Betsan Powys | 10:35 UK time, Monday, 20 September 2010

It's going down better than party officials might have feared here in Liverpool but Liberal Democrat AMs will find out before most how the message of "we had to go into coalition" and "we have no choice but to cut" will go down on the doorsteps.

No wonder, then, that some are jumpy. Take Eleanor Burnham, the Lib Dem who topped the party list in North Wales last time round. She's hoping she'll top it again this time and make it back to her seat in the chamber.

She won't have failed to notice that with Aled Roberts - "the leader of the best council in Wales" to quote one senior party source - putting his hat in the ring too, she has a fight on her hands. And when you have a fight on your hands, you need as much support a you can get. If you don't feel you're getting it from all parts of the party, you start to worry.
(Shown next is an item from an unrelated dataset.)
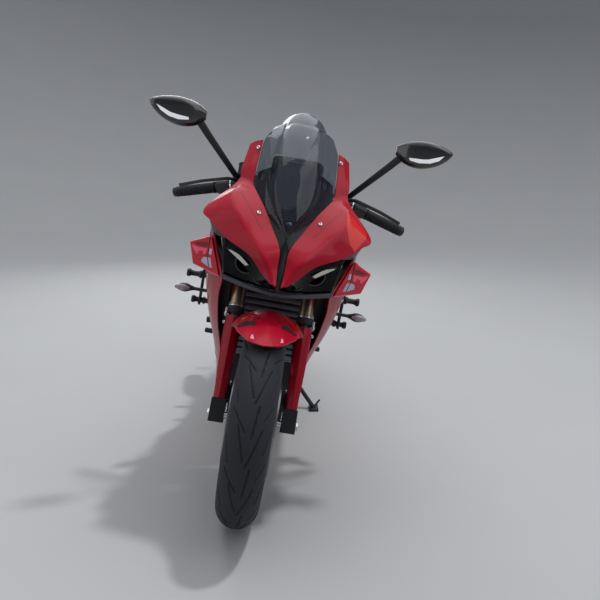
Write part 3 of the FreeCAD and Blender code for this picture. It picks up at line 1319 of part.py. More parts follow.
HUGGER_COLUMNS = (
    # x, radius from the rear axle
    (-94, 296), (-86, 316), (-50, 328), (0, 332), (50, 328), (86, 316), (94, 296),
)
HUGGER_FRONT, HUGGER_BACK = -60, 14


def make_hugger():
    """Build the guard over the rear tyre, which stands on the swingarm's posts."""
    rows = []
    for step in range(FENDER_ROWS):
        angle = math.radians(HUGGER_FRONT + (HUGGER_BACK - HUGGER_FRONT) * step / (FENDER_ROWS - 1))
        rows.append([
            (x, REAR_AXLE.y + away * math.sin(angle), REAR_AXLE.z + away * math.cos(angle))
            for x, away in HUGGER_COLUMNS
        ])
    shell = panel(rows, -3)
    keep("rear_hugger", feature("rear_hugger", shell))
    return shell


def make_exhaust():
    """Build the exhaust: two headers down the engine's face, a pipe under it and the silencer."""
    face = size("engine_front") - size("seat_gap")
    low = size("engine_low") - 34
    header = feature("exhaust_pipe", bent_tube([
        (-40, face, 480), (-40, 372, 480), (-40, 378, low), (-44, 690, low), (-152, 908, low),
        (-175, 1016, 304),
    ], 20, 32))
    second = feature("exhaust_header", bent_tube([
        (40, face, 480), (40, 372, 480), (40, 376, 300), (-36, 384, low + 6),
    ], 20, 32))
    silencer = feature("silencer", hull("XZ", [
        (1004, -172, 298, 60, 60, 28), (1060, -196, 330, 84, 110, 34), (1300, -210, 440, 84, 120, 34),
        (1340, -210, 458, 70, 96, 30),
    ]))
    keep("exhaust", fuse("exhaust", [header, second, silencer]))


def round_point(centre, radius, turn):
    """Return a point on a circle that lies in the plane of the chain."""
    return centre + Vector(0, radius * math.cos(turn), radius * math.sin(turn))


CHAIN_WIDTH = 13
CHAIN_DEEP = 11


def make_chain():
    """Build the drive chain as one closed loop round both sprockets."""
    front = Vector(0, size("front_sprocket_y"), size("front_sprocket_z"))
    back = Vector(0, REAR_AXLE.y, REAR_AXLE.z)
    small, large = size("front_sprocket_radius"), size("sprocket_radius") + 2
    loops = []
    for thick in (0, CHAIN_DEEP):
        a, b = small + thick, large + thick
        line = back - front
        angle = math.atan2(line.z, line.y)
        slip = math.asin((b - a) / line.Length)
        up = angle + math.pi / 2 + slip
        down = angle - math.pi / 2 - slip
        rear = [round_point(back, b, turn) for turn in (up, angle, down)]
        fore = [round_point(front, a, turn) for turn in (down, angle + math.pi, up)]
        edges = [
            Part.Arc(*rear).toShape(),
            Part.LineSegment(rear[2], fore[0]).toShape(),
            Part.Arc(*fore).toShape(),
            Part.LineSegment(fore[2], rear[0]).toShape(),
        ]
        loops.append(Part.Face(Part.Wire(edges)).extrude(Vector(CHAIN_WIDTH, 0, 0)))
    loop = loops[1].cut(loops[0])
    loop.translate(Vector(size("chain_x") - CHAIN_WIDTH / 2, 0, 0))
    keep("drive_chain", feature("drive_chain", loop))


make_wheels()
make_fork()
make_calipers()
make_controls()
make_mirrors()
make_fender()
make_frame()
make_stand()
make_engine()
make_nose()
make_headlamps()
make_liners()
make_fairings()
make_body()
make_signals()
make_feet()
make_rear()
doc.recompute()


def settle():
    """Set every sub-part down in its parked pose, the ground under its middle."""
    low, high = Vector(1e9, 1e9, 1e9), Vector(-1e9, -1e9, -1e9)
    for item, pose in NODES.values():
        item.Placement = pose
    doc.recompute()
    for item, pose in NODES.values():
        bounds = item.Shape.optimalBoundingBox(False, False)
        low = Vector(min(low.x, bounds.XMin), min(low.y, bounds.YMin), min(low.z, bounds.ZMin))
        high = Vector(max(high.x, bounds.XMax), max(high.y, bounds.YMax), max(high.z, bounds.ZMax))
    shift = Placement(Vector(-(low.x + high.x) / 2, -(low.y + high.y) / 2, -low.z), Rotation())
    for item, pose in NODES.values():
        item.Placement = shift * pose
    doc.recompute()
    return shift


def check():
    """Stop if an object failed or a sub-part is empty or broken."""
    for item in doc.Objects:
        if "Invalid" in item.State or "Error" in item.State:
            raise RuntimeError(f"{item.Label} failed: {item.getStatusString()}")
    for name, (item, pose) in NODES.items():
        if item.Shape.isNull() or not item.Shape.isValid() or not item.Shape.Solids:
            raise RuntimeError(f"{name} has no sound shape")


def export():
    """Write each sub-part to a STEP file of its own name."""
    os.makedirs("parts", exist_ok=True)
    for name, (item, pose) in NODES.items():
        item.Shape.exportStep(f"parts/{name}.step")


GROUNDED = settle()
check()
export()
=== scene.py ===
"""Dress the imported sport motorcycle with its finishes, fine pieces, light and camera.

Each piece is built in the bike's own millimetres, upright and with its bars straight:
X to the rider's left, Y to the rear and Z up, from the ground under the front axle.
One matrix for each body then leans and steers it into the parked pose.
"""

import json
import logging
import math
from dataclasses import dataclass, field
from enum import Enum
from typing import Callable, Iterable, Protocol, Sequence

import bmesh
import bpy
from mathutils import Matrix, Vector
from mathutils.bvhtree import BVHTree

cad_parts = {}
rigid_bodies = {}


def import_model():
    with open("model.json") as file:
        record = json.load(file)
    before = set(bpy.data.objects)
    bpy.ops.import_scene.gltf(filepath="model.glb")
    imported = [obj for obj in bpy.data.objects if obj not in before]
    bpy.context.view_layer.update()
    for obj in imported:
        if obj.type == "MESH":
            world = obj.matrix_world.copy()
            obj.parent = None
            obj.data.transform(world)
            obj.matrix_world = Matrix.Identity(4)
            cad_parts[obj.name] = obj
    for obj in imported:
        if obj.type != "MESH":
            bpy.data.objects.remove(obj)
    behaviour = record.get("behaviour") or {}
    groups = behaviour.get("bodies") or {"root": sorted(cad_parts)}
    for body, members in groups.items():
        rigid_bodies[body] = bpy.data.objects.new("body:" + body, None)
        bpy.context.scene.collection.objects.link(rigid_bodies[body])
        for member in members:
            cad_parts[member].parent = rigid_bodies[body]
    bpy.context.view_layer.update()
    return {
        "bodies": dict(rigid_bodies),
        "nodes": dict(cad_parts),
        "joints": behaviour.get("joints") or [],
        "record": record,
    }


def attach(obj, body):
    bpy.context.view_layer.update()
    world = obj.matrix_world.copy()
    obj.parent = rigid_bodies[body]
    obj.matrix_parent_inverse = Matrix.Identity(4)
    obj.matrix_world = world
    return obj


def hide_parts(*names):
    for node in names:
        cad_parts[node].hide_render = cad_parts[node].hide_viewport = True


LOG = logging.getLogger("sport_bike")
# One millimetre in the frame's metres.
MM = 0.001
Pair = tuple[float, float]
Point = tuple[float, float, float] | Vector
# A bolt's place, its direction and the radius of its head.
BoltRow = tuple[Point, Point, float]


# Finishes


def linear(code: str) -> tuple[float, float, float, float]:
    """Turn an sRGB hex colour into linear light.

    Args:
        code: the colour, as in "#b4121f".

    Returns:
        Red, green, blue and an alpha of one.
    """
    parts = [int(code[place:place + 2], 16) / 255 for place in (1, 3, 5)]
    light = [c / 12.92 if c <= 0.04045 else ((c + 0.055) / 1.055) ** 2.4 for c in parts]
    return light[0], light[1], light[2], 1.0


def add_node(
    tree: bpy.types.NodeTree,
    kind: str,
    settings: dict | None = None,
    inputs: dict | None = None,
) -> bpy.types.Node:
    """Add a node, set it up and link it.

    Args:
        tree: the tree that gets the node.
        kind: Blender's name for the node's type.
        settings: properties of the node.
        inputs: for each socket, by name or number, a value or the output that feeds it.

    Returns:
        The new node.
    """
    node = tree.nodes.new(kind)
    for key, value in (settings or {}).items():
        setattr(node, key, value)
    for key, value in (inputs or {}).items():
        if isinstance(value, bpy.types.NodeSocket):
            tree.links.new(value, node.inputs[key])
        else:
            node.inputs[key].default_value = value
    return node


class Grain(Enum):
    """How a surface was made, which gives it its fine relief."""

    SPRAYED = "sprayed"
    MOULDED = "moulded"
    CAST = "cast"
    BRUSHED = "brushed"
    PRESSED = "pressed"
    POLISHED = "polished"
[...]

At last night's 'do' - a chance for Welsh and Scottish party members to chat to Nick Clegg as party leader, rather than Deputy PM - Eleanor Burnham was getting worried. So worried that she executed a short but not unnoticed "verbal half nelson" on one party grandee who's turning into quite a cheerleader for Mr Roberts. She intends to fight for her place on the list and is confident her supporters at grassroot level will get her there was the message.

They parted friends and colleagues, of course but she's done nothing to change the elder statesman's mind. "Aled's an excellent candidate for us in the North" he said to me this morning.

Ms Burnham won't fail to notice the present tense, which by definition, puts her in the past.

But one bit of news will certainly cheer her up. Aled Roberts has been busy swelling the local party ranks with young supporters who are very much in camp Roberts. Only now has he realised that party rules say supporters must be party members for twelve months before they can vote for list candidates.

The present tense might be a touch more conditional than he'd thought after all.